Because some songs call for a variety of different dance styles, dances that travel (Foxtrot, American Tango, Waltz) are done around the outside of the floor in a counter-clockwise direction. Dances that remain in place are done in the center of the floor. For example, foxtrot steps travel around the outside of the floor while swing steps are danced in the center.

2) Hit and Runs

On a crowded dance floor, it is common to bump into the couple dancing next to you. If you’re part of a collision, stop dancing, make sure no one is hurt and apologize. If you are a leader, you ultimately are responsible for where you place your partner, but as a couple, you should both be aware of your surroundings.
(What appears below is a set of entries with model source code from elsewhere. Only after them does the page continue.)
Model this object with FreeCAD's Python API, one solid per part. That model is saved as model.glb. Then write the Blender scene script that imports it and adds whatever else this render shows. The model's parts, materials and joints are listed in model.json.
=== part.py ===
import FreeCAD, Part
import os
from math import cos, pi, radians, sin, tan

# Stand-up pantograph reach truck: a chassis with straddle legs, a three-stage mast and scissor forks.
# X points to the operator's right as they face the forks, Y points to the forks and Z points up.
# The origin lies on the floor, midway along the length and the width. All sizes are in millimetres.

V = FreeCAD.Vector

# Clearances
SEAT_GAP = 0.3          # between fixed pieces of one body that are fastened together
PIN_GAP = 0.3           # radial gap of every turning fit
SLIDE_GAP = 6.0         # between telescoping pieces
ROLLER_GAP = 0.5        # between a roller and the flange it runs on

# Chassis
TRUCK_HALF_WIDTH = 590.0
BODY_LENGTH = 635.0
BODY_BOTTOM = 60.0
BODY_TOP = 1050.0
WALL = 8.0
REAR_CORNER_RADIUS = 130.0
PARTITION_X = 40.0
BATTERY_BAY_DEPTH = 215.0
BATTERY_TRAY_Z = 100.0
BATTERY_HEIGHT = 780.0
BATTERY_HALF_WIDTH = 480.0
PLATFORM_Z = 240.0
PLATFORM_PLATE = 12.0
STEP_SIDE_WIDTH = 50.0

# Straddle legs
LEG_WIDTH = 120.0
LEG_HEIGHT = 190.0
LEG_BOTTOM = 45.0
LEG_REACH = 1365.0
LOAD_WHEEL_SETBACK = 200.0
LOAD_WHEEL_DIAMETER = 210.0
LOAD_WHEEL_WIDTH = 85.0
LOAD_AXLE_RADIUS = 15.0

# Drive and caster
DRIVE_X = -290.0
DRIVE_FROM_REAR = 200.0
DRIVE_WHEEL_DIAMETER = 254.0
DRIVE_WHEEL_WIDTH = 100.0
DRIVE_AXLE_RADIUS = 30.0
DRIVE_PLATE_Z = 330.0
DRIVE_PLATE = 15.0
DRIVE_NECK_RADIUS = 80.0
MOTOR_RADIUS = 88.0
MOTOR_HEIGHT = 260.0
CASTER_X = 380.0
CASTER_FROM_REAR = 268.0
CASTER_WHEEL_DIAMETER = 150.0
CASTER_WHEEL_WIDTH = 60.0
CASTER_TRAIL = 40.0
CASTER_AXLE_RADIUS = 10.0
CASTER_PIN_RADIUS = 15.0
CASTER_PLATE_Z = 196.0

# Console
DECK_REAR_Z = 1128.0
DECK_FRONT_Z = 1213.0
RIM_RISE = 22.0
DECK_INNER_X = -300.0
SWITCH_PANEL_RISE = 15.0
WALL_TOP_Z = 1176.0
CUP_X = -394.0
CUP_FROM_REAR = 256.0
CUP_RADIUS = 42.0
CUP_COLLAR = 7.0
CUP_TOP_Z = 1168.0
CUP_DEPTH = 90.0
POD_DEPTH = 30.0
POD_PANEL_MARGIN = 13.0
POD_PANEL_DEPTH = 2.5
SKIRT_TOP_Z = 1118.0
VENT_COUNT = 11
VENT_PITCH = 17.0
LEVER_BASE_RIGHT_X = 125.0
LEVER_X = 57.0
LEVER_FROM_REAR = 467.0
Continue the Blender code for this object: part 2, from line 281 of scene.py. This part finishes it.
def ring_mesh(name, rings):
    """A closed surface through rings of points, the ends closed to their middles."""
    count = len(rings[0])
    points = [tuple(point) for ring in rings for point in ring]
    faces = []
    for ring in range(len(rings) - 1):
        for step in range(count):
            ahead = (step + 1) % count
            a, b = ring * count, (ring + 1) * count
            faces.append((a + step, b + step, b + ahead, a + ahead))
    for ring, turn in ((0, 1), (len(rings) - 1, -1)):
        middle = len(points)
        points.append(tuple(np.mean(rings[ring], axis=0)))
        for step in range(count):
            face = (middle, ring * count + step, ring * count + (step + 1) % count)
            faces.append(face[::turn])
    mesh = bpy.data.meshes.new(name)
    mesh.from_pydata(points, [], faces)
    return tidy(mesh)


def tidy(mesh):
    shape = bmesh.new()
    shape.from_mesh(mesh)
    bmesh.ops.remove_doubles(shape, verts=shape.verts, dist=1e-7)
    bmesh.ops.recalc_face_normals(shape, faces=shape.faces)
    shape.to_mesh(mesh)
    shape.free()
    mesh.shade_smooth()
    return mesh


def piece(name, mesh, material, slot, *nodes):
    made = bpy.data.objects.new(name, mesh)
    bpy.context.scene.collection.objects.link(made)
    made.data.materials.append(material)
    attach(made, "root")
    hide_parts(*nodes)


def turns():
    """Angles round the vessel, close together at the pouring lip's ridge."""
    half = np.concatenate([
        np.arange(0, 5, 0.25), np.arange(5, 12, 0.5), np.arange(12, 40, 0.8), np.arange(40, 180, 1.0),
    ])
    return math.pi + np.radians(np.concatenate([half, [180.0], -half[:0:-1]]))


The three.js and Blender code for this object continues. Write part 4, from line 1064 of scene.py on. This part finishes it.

If you are a follower, you should act as the leader’s back-up set of eyes. If you see a collision about to happen, tighten up your frame and give the leader’s arm a squeeze to let him know you’re in a tight spot.

3) Teaching on the Dance Floor

Just don’t do it! Your partner is there to dance, not to be critiqued by you. If, however, your partner is interested in going over something with you or asks for your opinion, move to a corner or the side of the dance floor to work together.

4) Applause

It’s polite to applaud live musicians at the end of each song and a DJ at the end of their set. They are performing for you, after all!

5) Altoids

Bad breath is bad, enough said.

6) Asking Someone to Dance

Always approach a potential dance partner face-to-face and ask politely if he or she would like to dance. Never grab someone’s hand and pull them onto the floor against their will. At the end of a song, be sure to thank your partner for the dance, too!

7) Saying No

If, for whatever reason, you don’t want to dance with someone who asked you, it’s polite to sit out for the rest of that song.